Keith A. Butler (born 1955) is the founding pastor of the nondenominational Word of Faith International Christian Center (WOFICC) Church based in Southfield, Michigan. The Church has an estimated 22,000 member congregation. He is a former Detroit City councilman (1990–1994), and possibly the only Republican on the council since 1965's election of Louis Miriani. Detroit city council elections are non-partisan so candidates do not have to declare or affiliate with a political party. Butler is currently the Michigan National Republican committeeman.

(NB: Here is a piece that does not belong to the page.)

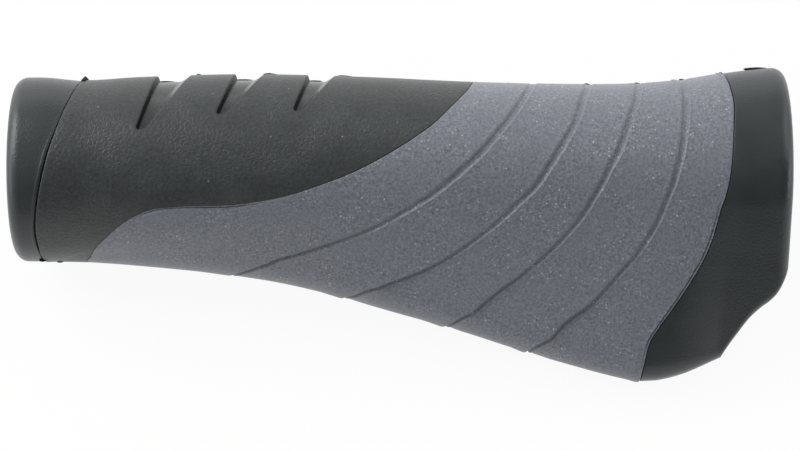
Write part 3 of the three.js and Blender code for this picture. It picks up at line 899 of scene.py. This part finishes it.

Butler has written several books, including a popular church best-seller, A Seed Will Meet Any Need. He has also obtained several awards for both church and community services. One of the many was "2005 Inductee – Heritage Hall of Fame" for international cultural excellence. He is also well known for setting up satellite churches from San Francisco to Brazil to the UK, numbering well over 300.

Butler, who was born and raised in Detroit, became a Republican in 1982, and has been a GOP activist in presidential campaigns in Michigan.

In 2006, Butler sought the Republican nomination for U.S. Senate to challenge the incumbent Debbie Stabenow. He was however defeated in the primary by Oakland County Sheriff Mike Bouchard, who lost the general election.

In February 2008, Butler replaced Chuck Yob as a Republican National Committee member from Michigan. Butler is on the Executive Board of Christians United for Israel, the pro-Israel organization founded by Rev. John Hagee.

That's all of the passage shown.